Teeing off on Ross Detwiler, the Nationals bashed their long-ago first-round pick for eight runs before making four outs. Four of the 10 batters the veteran lefty faced - Juan Soto, Josh Bell, Tres Barrera, Trea Turner - homered. And when they added two more runs off reliever David Hess, they had themselves a whopping 10-0 lead after only two innings.

Turner tripled in the first and homered in the second, giving everyone reason to wonder if he might have a shot at hitting for the cycle for the second time this season and record fourth time in his career. He would make a couple of outs after that and be pinch-hit for in the seventh, with Jordy Mercer still driving in two runs with a double off the wall.

Soto, meanwhile, continued his torrid surge at the plate, homering twice (one of them off catcher Sandy León in garbage time) and adding a double and a walk. He has now homered five times in four games since participating in the Home Run Derby at Coors Field.

“It just makes everybody better,” manager Davey Martinez said. “It picks everybody up. And it stretches out our lineup tremendously. He’s swinging the bat well, and he’s hitting the ball all over the field very hard.”

And then there was Barrera, the rookie catcher pressed into starting duties for the second straight day and performing like he wants more opportunities. His 420-foot homer to lead off the bottom of the second was the first of his career and came on the heels of a key single during Sunday’s game-winning rally.
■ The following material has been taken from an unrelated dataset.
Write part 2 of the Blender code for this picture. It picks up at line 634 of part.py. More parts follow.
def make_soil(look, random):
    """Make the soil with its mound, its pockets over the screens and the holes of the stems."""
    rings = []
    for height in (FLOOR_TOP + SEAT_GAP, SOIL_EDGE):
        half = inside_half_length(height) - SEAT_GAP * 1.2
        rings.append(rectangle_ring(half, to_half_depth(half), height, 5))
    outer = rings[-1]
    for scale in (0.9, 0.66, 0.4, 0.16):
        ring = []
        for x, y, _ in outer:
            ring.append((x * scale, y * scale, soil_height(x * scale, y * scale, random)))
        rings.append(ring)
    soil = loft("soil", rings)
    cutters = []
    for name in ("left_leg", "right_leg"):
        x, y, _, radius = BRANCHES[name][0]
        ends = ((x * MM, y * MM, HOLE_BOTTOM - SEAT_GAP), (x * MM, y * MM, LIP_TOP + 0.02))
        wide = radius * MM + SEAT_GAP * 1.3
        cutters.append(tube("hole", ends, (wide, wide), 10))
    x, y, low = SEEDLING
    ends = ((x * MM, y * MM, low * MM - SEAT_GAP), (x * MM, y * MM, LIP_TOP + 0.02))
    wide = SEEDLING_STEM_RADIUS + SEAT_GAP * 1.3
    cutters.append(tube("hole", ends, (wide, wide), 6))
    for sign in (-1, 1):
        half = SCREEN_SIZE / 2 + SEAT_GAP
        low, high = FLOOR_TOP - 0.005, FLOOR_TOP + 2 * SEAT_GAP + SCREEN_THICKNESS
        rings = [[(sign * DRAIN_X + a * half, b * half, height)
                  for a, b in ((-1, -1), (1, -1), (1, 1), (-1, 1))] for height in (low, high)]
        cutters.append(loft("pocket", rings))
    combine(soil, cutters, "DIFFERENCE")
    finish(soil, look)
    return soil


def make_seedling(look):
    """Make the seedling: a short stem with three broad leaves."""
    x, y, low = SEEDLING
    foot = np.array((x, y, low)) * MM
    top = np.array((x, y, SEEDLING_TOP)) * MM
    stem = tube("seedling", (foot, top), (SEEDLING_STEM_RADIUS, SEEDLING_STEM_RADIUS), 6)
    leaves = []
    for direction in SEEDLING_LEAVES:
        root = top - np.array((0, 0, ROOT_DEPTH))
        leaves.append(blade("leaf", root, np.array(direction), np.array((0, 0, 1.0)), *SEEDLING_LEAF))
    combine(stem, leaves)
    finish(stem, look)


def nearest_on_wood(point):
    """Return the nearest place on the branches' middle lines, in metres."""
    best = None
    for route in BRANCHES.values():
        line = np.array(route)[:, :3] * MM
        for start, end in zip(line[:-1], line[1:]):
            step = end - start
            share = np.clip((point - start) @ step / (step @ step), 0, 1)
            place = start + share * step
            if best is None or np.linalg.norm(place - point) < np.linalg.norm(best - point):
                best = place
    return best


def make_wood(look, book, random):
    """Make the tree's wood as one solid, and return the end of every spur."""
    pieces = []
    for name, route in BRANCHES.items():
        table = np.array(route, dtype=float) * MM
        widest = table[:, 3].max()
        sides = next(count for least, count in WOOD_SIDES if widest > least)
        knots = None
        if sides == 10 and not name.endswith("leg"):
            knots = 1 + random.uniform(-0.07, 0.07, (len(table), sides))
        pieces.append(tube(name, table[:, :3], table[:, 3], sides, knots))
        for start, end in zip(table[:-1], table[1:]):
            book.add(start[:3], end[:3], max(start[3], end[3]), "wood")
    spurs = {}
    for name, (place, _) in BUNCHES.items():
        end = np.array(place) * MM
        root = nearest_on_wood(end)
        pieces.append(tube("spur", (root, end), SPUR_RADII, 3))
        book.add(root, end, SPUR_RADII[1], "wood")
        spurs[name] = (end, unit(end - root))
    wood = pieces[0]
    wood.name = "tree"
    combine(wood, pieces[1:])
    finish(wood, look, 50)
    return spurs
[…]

Lester-Deals-White-Sidebar.jpg“I kind of blacked out running the bases,” said Barrera, who was given the silent treatment when he returned to the dugout before teammates finally mobbed him to celebrate. “I was just trying to get a good pitch to hit. Just since I’ve been called up I’ve been trying to help the team win games, try to put some wins together and stay in this playoff hunt.”

The biggest star, though, was Lester, who not only put together his best pitching performance in a month but also his best hitting performance of the season.

Pitching with the benefit of a huge lead, the 37-year-old lefty tossed seven scoreless innings. And then he topped it off with a pair of hits, including a 419-foot, no-doubt homer to straightaway center field in the bottom of the fifth, shocking the crowd and bringing unbridled joy to the dugout.

It was the fourth home run of Lester’s career, the first by any Nationals pitcher since July 18, 2019, when Stephen Strasburg had to join a dugout dance party in Atlanta.

“He fell behind, and I was trying to hit a heater,” Lester said of his swing off reliever David Hess. “I was guessing. I don’t know how other pitchers hit, but I’m probably the idiot that guesses along like I would pitch guys. Just figured he was going to throw me a heater and tried to be on time. Got it and fortunately didn’t miss it. Pretty cool moment.”

The homer, of course, was the cherry on top of a season-best performance by Lester, who sorely needed one of these after a string of laborious starts that saw his ERA skyrocket from 3.60 to 5.54 and left his hold on a spot in the Nats rotation on perilous ground, perhaps saved only by the fact both Strasburg and Joe Ross remain on the 10-day injured list.

Aggressively attacking the strike zone and recording quick outs, Lester cruised through his start while minimal effort. He struck out a season-high seven batters, didn’t walk anybody and needed only 81 pitches to complete seven innings, his longest start since July 27, 2019 for the Cubs.

“I’m just glad I was able to pitch some innings,” he said. “It’s been kind of a struggle lately with innings. So the simple fact of being able to get deeper in the game ... my pitch count was manageable at the time. All those things are positives. Anytime the guys go out and score eight runs in the first two innings, that obviously makes our jobs a lot easier. You don’t have to be as fine. You can attack a lot more. And that’s kind of what we did.”

It all made for a highly enjoyable Monday evening for a crowd of 15,283 and the home team, which had desperately awaited this week after a miserable 3-11 stretch against the Dodgers, Padres and Giants that undid much of the good that took place in June.

Now, though, there’s an opportunity to gain back the ground that was lost. The Nationals host the Marlins for three games, then face the Orioles for three over the weekend in Baltimore.

By the time they head to Philadelphia next week for the first of 31 remaining games against the NL East’s three other contenders, they hope they’ve put themselves right in the thick of a pennant race that may not look like any they’ve previously participated in.

“Keep playing. Anything can happen,” Martinez said. “Keep playing hard. We’ve still got a lot of baseball. We’ve got a very good team, I know that. I’ve said this before: When our pitching gives us some length, the back end of our bullpen is going to be good. ... And we’re starting to swing the bats. We’re going to have a fun time, and we’re going to win some games.”